>> Start
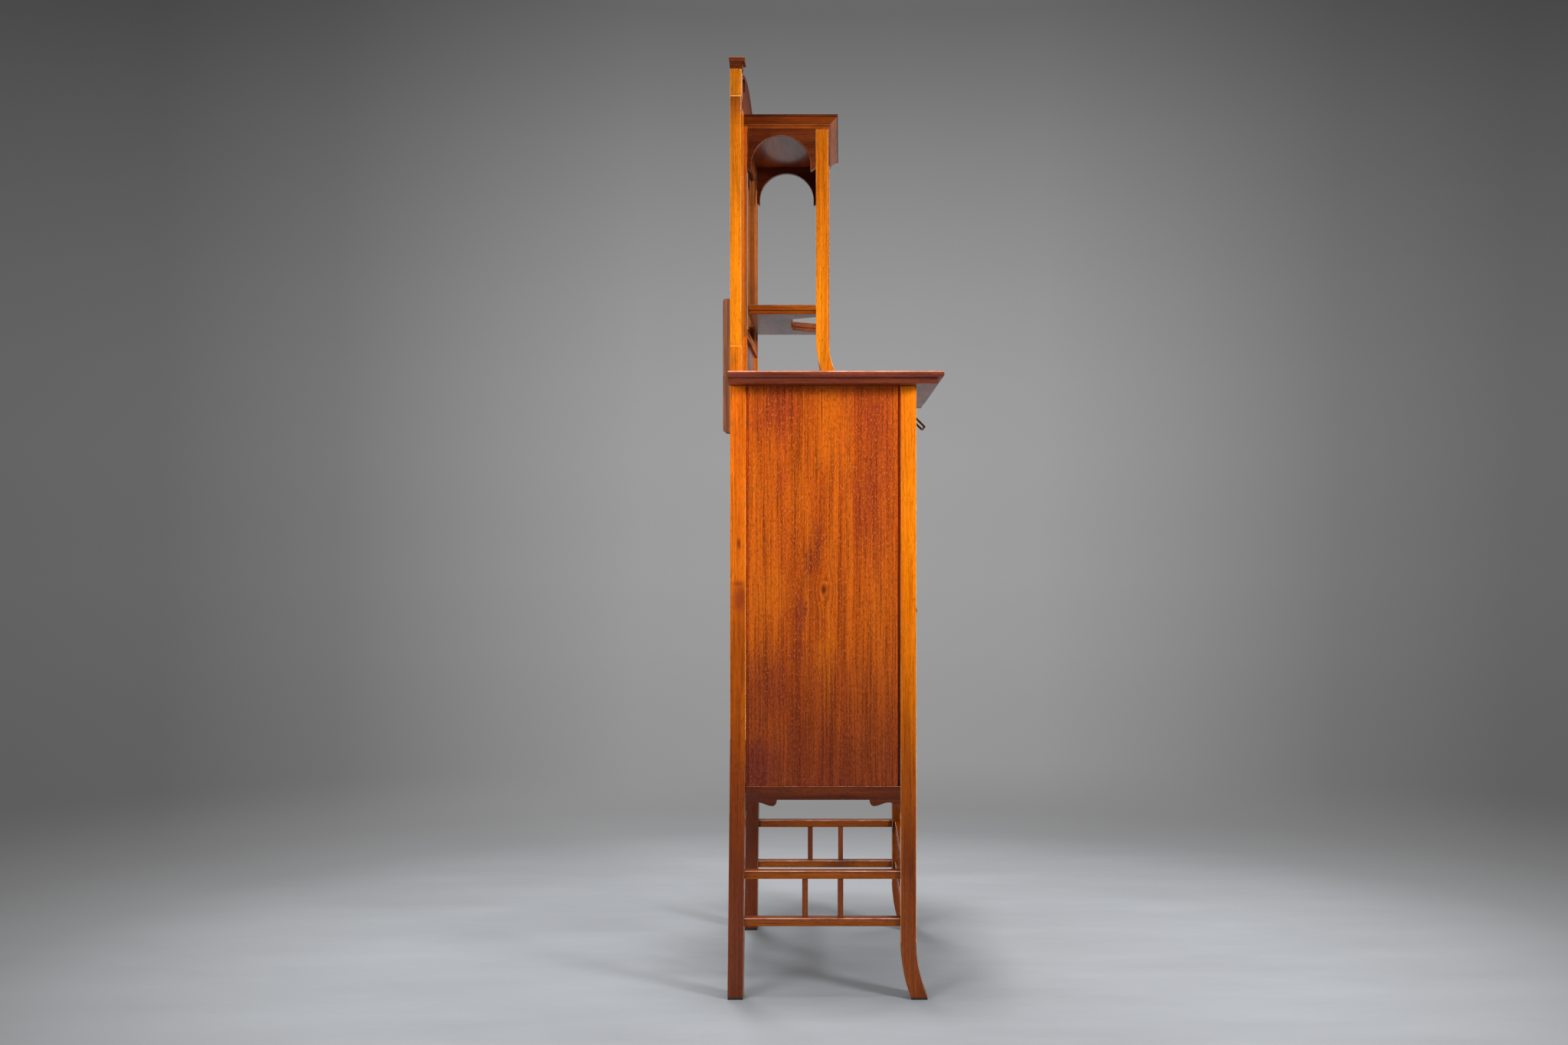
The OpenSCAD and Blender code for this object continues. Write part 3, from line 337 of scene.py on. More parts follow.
# %% The red mahogany finishes
red_tones = (0.06, 0.01, 0.003), (0.10, 0.018, 0.004), (0.15, 0.028, 0.006), (0.225, 0.045, 0.01)
red_mottle = (0.070, 0.013, 0.007)
red = each_way("XY", mahogany, "red_mahogany", red_tones, red_mottle, (0.5, 0.9, 0.1))
dull_red = mahogany(
    "dull_mahogany_x", "X", red_tones, red_mottle, (0.2, 0.3, 0.6),
    gloss=0.0, shine=0.12, rough=(0.5, 0.65),
)
cap_red = mahogany(
    "cap_mahogany", "Y", red_tones, red_mottle, (0.6, 0.1, 0.7), shine=0.25, gloss=0.1
)
top_tones = (0.11, 0.021, 0.01), (0.16, 0.032, 0.015), (0.215, 0.044, 0.02), (0.29, 0.064, 0.028)
top_look = top_tones, (0.12, 0.022, 0.014), (0.4, 0.6, 0.2)
top_red = mahogany("top_mahogany", "X", *top_look, rough=(0.26, 0.36))
top_edge_red = mahogany("top_edge_mahogany", "Y", *top_look)
cornice_tones = (0.18, 0.033, 0.003), (0.27, 0.052, 0.004), (0.37, 0.076, 0.005), (0.50, 0.118, 0.008)
cornice_red = each_way(
    "XYZ", mahogany, "cornice_mahogany", cornice_tones, red_mottle, (0.1, 0.4, 0.8),
    heights=[(1340, 0.78, 0.78, 0.8), (1640, 1.22, 1.28, 1.1)],
)
polished_red = mahogany(
    "polished_mahogany", "X", cornice_tones, red_mottle, (0.3, 0.7, 0.5),
    gloss=0.4, shine=0.5, rough=(0.28, 0.38),
)
frame_tones = (0.27, 0.065, 0.011), (0.39, 0.10, 0.017), (0.52, 0.145, 0.026), (0.68, 0.215, 0.044)
frame_red = each_way(
    "XZ", mahogany, "frame_mahogany", frame_tones, red_mottle, (0.9, 0.4, 0.1), 0.35,
    gloss=0.0, shine=0.15, rough=(0.42, 0.58),
)
frame_side_brown = mahogany(
    "frame_side_mahogany", "Z", leg_tones, leg_mottle, (0.2, 0.8, 0.4), heights=[(1283, 0.56, 0.90, 3)]
)
panel_tones = (0.27, 0.085, 0.042), (0.36, 0.125, 0.07), (0.45, 0.17, 0.105), (0.55, 0.23, 0.15)
lower_panel_red = mahogany(
    "lower_panel_mahogany", "X", panel_tones, (0.25, 0.07, 0.04), (0.4, 0.1, 0.6), gloss=0.3
)
print("red finishes", len(red) + len(cornice_red) + len(frame_red) + 7)

# %% [markdown]
# ## The veneer of the sides
# Each side of the case is one sheet of veneer. The left one has broad orange bands, rust-red
# patches near its top corners and dark streaks round a small knot. It is darker towards the
# bottom, partly its own brown and partly painted shade, and a little darker just under the top,
# which is painted shade from the top's overhang. A painted picture could show that, but nodes keep
# it sharp at any size. The large marks are soft stains set by place, the knot pushes the grain
# aside, and fine flecks lie over everything.

# %% The veneer finish
def veneer(name, knot, marks):
    finish = new_finish(name)
    place = place_in()
    offset = add_node("Mapping", place, Location=[-v for v in knot])
    reach = vectors("LENGTH", add_node("Mapping", offset, Scale=(0, 1.0, 0.5)))
    near = spread(reach, 0.0, 0.028, 1.0, 0.0)
    aside = add_node("VectorMath", offset, operation="SCALE", Scale=near)
    flow = vectors("SUBTRACT", place, aside)
    bands = grained("Z", 24, 1.0, 6, 0.62, 0.7, (0.2, 0.45, 0.1), flow)
    colour = ramp(
        bands, (0.30, (0.36, 0.052, 0.003)), (0.43, (0.50, 0.078, 0.003)),
        (0.54, (0.60, 0.104, 0.003)), (0.70, (0.72, 0.140, 0.004)),
    )
    wander = grained("Z", 15, 6, 4, 0.6, out="Color")
    drift = vectors("MULTIPLY_ADD", wander, (0, 0.12, 0.16), (0, -0.06, -0.08))
    loose = vectors("ADD", place, drift)
    for stain in marks:
        colour = mark(loose, colour, *stain, ragged=0.45)
    lines = grained("Z", 380, 5.5, 5, 0.7, place=flow)
    lines = ramp(lines, (0.36, 0.44), (0.49, 1.0), (0.63, 1.44))
    colour = mix_colours(0.9, colour, lines, "MULTIPLY")
    pores = ramp(grained("Z", 520, 120, 3, 0.6, place=flow), (0.52, 0), (0.64, 0.70))
    colour = mix_colours(pores, colour, (0.20, 0.030, 0.006))
    flecks = grained("Z", 420, 190, 2, 0.6, 0, (0.3, 0.8, 0), flow)
    colour = mix_colours(ramp(flecks, (0.54, 0), (0.66, 0.62)), colour, (0.84, 0.19, 0.03))
    core = spread(reach, 0.001, 0.008, 0.85, 0.0)
    colour = mix_colours(core, colour, (0.12, 0.016, 0.004))
    # Tones by height: darker towards the bottom, partly the veneer's own brown and partly painted shade,
    # and darker at the top, a painted shade under the top's overhang.
    colour = tone_by_height(place, colour, [
        (410, 0.33, 0.31, 1.2), (470, 0.36, 0.34, 1.2), (570, 0.48, 0.46, 1.0), (700, 0.74, 0.76, 0.9),
        (850, 0.92, 0.94, 1), (1130, 1.02, 1.0, 1), (1180, 0.86, 0.84, 1),
    ])
    wear = grained("Z", 24, 12, 4, 0.6, 0, (0.1, 0.1, 0.1), flow)
    dress(
        (mix_colours(0.5, lines, pores, "SUBTRACT"), 0.25, 0.0008), Base_Color=colour,
        Roughness=ramp(wear, (0.3, 0.22), (0.7, 0.36)), Specular_IOR_Level=0.25, Coat_Weight=0.1,
        Coat_Roughness=0.2,
    )
    return finish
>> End
* What the task requires *
Print all of the data exactly as it was given.

* Output for this task *
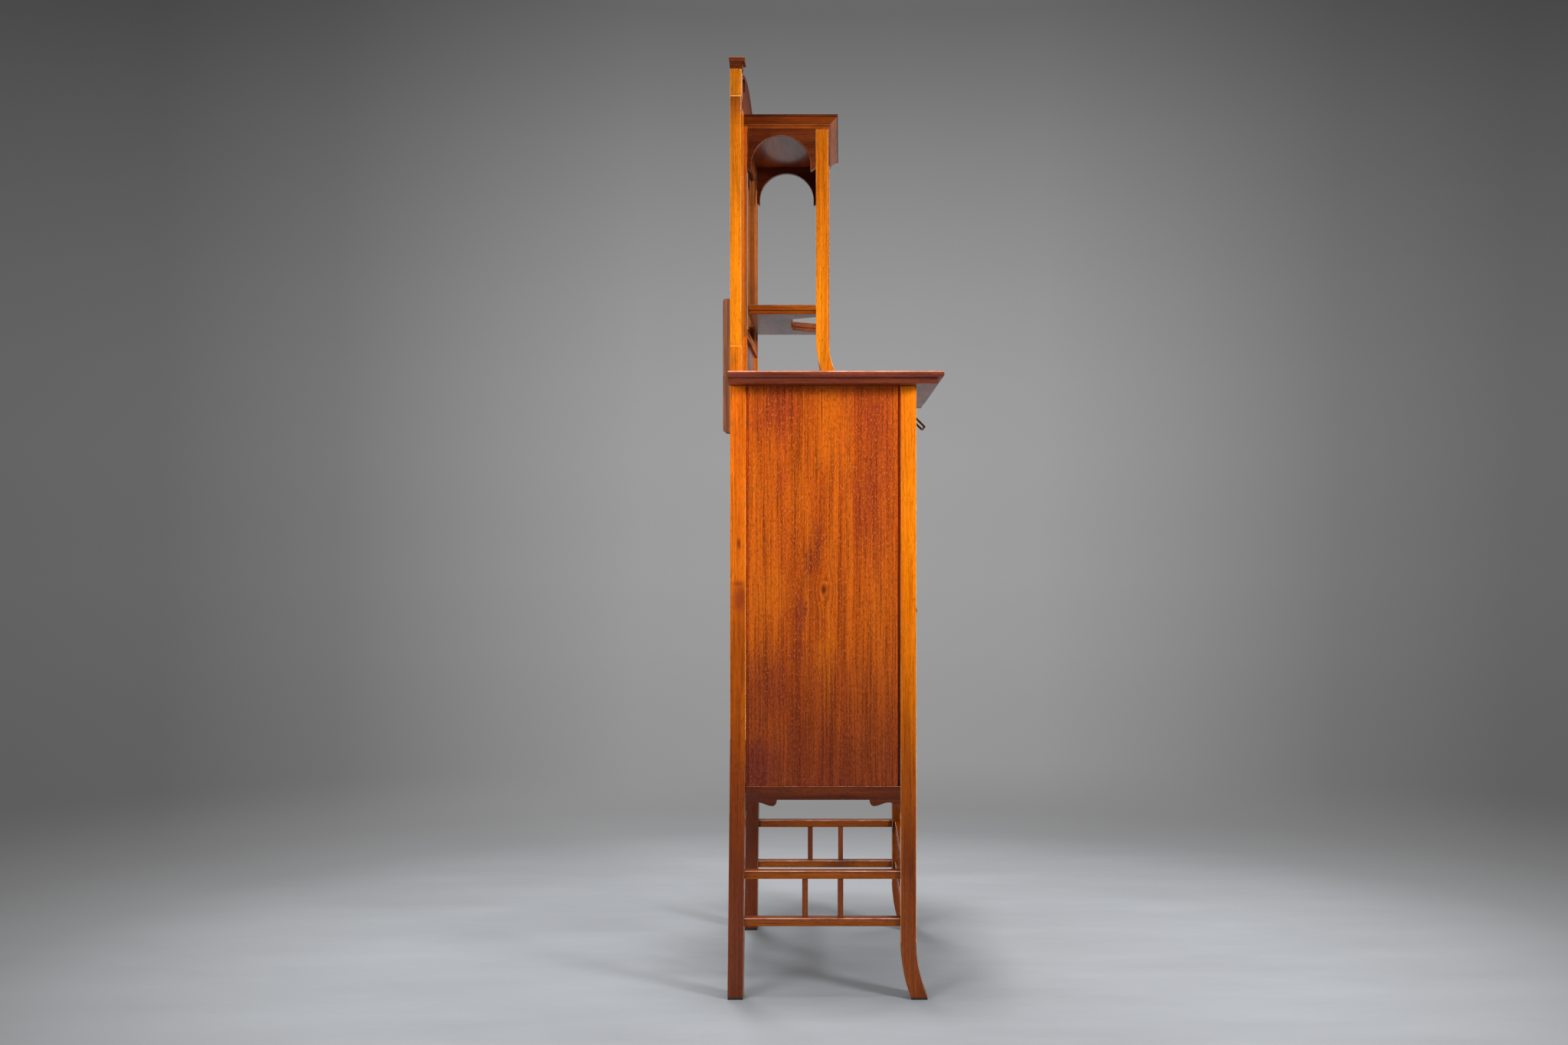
The OpenSCAD and Blender code for this object continues. Write part 3, from line 337 of scene.py on. More parts follow.
# %% The red mahogany finishes
red_tones = (0.06, 0.01, 0.003), (0.10, 0.018, 0.004), (0.15, 0.028, 0.006), (0.225, 0.045, 0.01)
red_mottle = (0.070, 0.013, 0.007)
red = each_way("XY", mahogany, "red_mahogany", red_tones, red_mottle, (0.5, 0.9, 0.1))
dull_red = mahogany(
    "dull_mahogany_x", "X", red_tones, red_mottle, (0.2, 0.3, 0.6),
    gloss=0.0, shine=0.12, rough=(0.5, 0.65),
)
cap_red = mahogany(
    "cap_mahogany", "Y", red_tones, red_mottle, (0.6, 0.1, 0.7), shine=0.25, gloss=0.1
)
top_tones = (0.11, 0.021, 0.01), (0.16, 0.032, 0.015), (0.215, 0.044, 0.02), (0.29, 0.064, 0.028)
top_look = top_tones, (0.12, 0.022, 0.014), (0.4, 0.6, 0.2)
top_red = mahogany("top_mahogany", "X", *top_look, rough=(0.26, 0.36))
top_edge_red = mahogany("top_edge_mahogany", "Y", *top_look)
cornice_tones = (0.18, 0.033, 0.003), (0.27, 0.052, 0.004), (0.37, 0.076, 0.005), (0.50, 0.118, 0.008)
cornice_red = each_way(
    "XYZ", mahogany, "cornice_mahogany", cornice_tones, red_mottle, (0.1, 0.4, 0.8),
    heights=[(1340, 0.78, 0.78, 0.8), (1640, 1.22, 1.28, 1.1)],
)
polished_red = mahogany(
    "polished_mahogany", "X", cornice_tones, red_mottle, (0.3, 0.7, 0.5),
    gloss=0.4, shine=0.5, rough=(0.28, 0.38),
)
frame_tones = (0.27, 0.065, 0.011), (0.39, 0.10, 0.017), (0.52, 0.145, 0.026), (0.68, 0.215, 0.044)
frame_red = each_way(
    "XZ", mahogany, "frame_mahogany", frame_tones, red_mottle, (0.9, 0.4, 0.1), 0.35,
    gloss=0.0, shine=0.15, rough=(0.42, 0.58),
)
frame_side_brown = mahogany(
    "frame_side_mahogany", "Z", leg_tones, leg_mottle, (0.2, 0.8, 0.4), heights=[(1283, 0.56, 0.90, 3)]
)
panel_tones = (0.27, 0.085, 0.042), (0.36, 0.125, 0.07), (0.45, 0.17, 0.105), (0.55, 0.23, 0.15)
lower_panel_red = mahogany(
    "lower_panel_mahogany", "X", panel_tones, (0.25, 0.07, 0.04), (0.4, 0.1, 0.6), gloss=0.3
)
print("red finishes", len(red) + len(cornice_red) + len(frame_red) + 7)

# %% [markdown]
# ## The veneer of the sides
# Each side of the case is one sheet of veneer. The left one has broad orange bands, rust-red
# patches near its top corners and dark streaks round a small knot. It is darker towards the
# bottom, partly its own brown and partly painted shade, and a little darker just under the top,
# which is painted shade from the top's overhang. A painted picture could show that, but nodes keep
# it sharp at any size. The large marks are soft stains set by place, the knot pushes the grain
# aside, and fine flecks lie over everything.

# %% The veneer finish
def veneer(name, knot, marks):
    finish = new_finish(name)
    place = place_in()
    offset = add_node("Mapping", place, Location=[-v for v in knot])
    reach = vectors("LENGTH", add_node("Mapping", offset, Scale=(0, 1.0, 0.5)))
    near = spread(reach, 0.0, 0.028, 1.0, 0.0)
    aside = add_node("VectorMath", offset, operation="SCALE", Scale=near)
    flow = vectors("SUBTRACT", place, aside)
    bands = grained("Z", 24, 1.0, 6, 0.62, 0.7, (0.2, 0.45, 0.1), flow)
    colour = ramp(
        bands, (0.30, (0.36, 0.052, 0.003)), (0.43, (0.50, 0.078, 0.003)),
        (0.54, (0.60, 0.104, 0.003)), (0.70, (0.72, 0.140, 0.004)),
    )
    wander = grained("Z", 15, 6, 4, 0.6, out="Color")
    drift = vectors("MULTIPLY_ADD", wander, (0, 0.12, 0.16), (0, -0.06, -0.08))
    loose = vectors("ADD", place, drift)
    for stain in marks:
        colour = mark(loose, colour, *stain, ragged=0.45)
    lines = grained("Z", 380, 5.5, 5, 0.7, place=flow)
    lines = ramp(lines, (0.36, 0.44), (0.49, 1.0), (0.63, 1.44))
    colour = mix_colours(0.9, colour, lines, "MULTIPLY")
    pores = ramp(grained("Z", 520, 120, 3, 0.6, place=flow), (0.52, 0), (0.64, 0.70))
    colour = mix_colours(pores, colour, (0.20, 0.030, 0.006))
    flecks = grained("Z", 420, 190, 2, 0.6, 0, (0.3, 0.8, 0), flow)
    colour = mix_colours(ramp(flecks, (0.54, 0), (0.66, 0.62)), colour, (0.84, 0.19, 0.03))
    core = spread(reach, 0.001, 0.008, 0.85, 0.0)
    colour = mix_colours(core, colour, (0.12, 0.016, 0.004))
    # Tones by height: darker towards the bottom, partly the veneer's own brown and partly painted shade,
    # and darker at the top, a painted shade under the top's overhang.
    colour = tone_by_height(place, colour, [
        (410, 0.33, 0.31, 1.2), (470, 0.36, 0.34, 1.2), (570, 0.48, 0.46, 1.0), (700, 0.74, 0.76, 0.9),
        (850, 0.92, 0.94, 1), (1130, 1.02, 1.0, 1), (1180, 0.86, 0.84, 1),
    ])
    wear = grained("Z", 24, 12, 4, 0.6, 0, (0.1, 0.1, 0.1), flow)
    dress(
        (mix_colours(0.5, lines, pores, "SUBTRACT"), 0.25, 0.0008), Base_Color=colour,
        Roughness=ramp(wear, (0.3, 0.22), (0.7, 0.36)), Specular_IOR_Level=0.25, Coat_Weight=0.1,
        Coat_Roughness=0.2,
    )
    return finish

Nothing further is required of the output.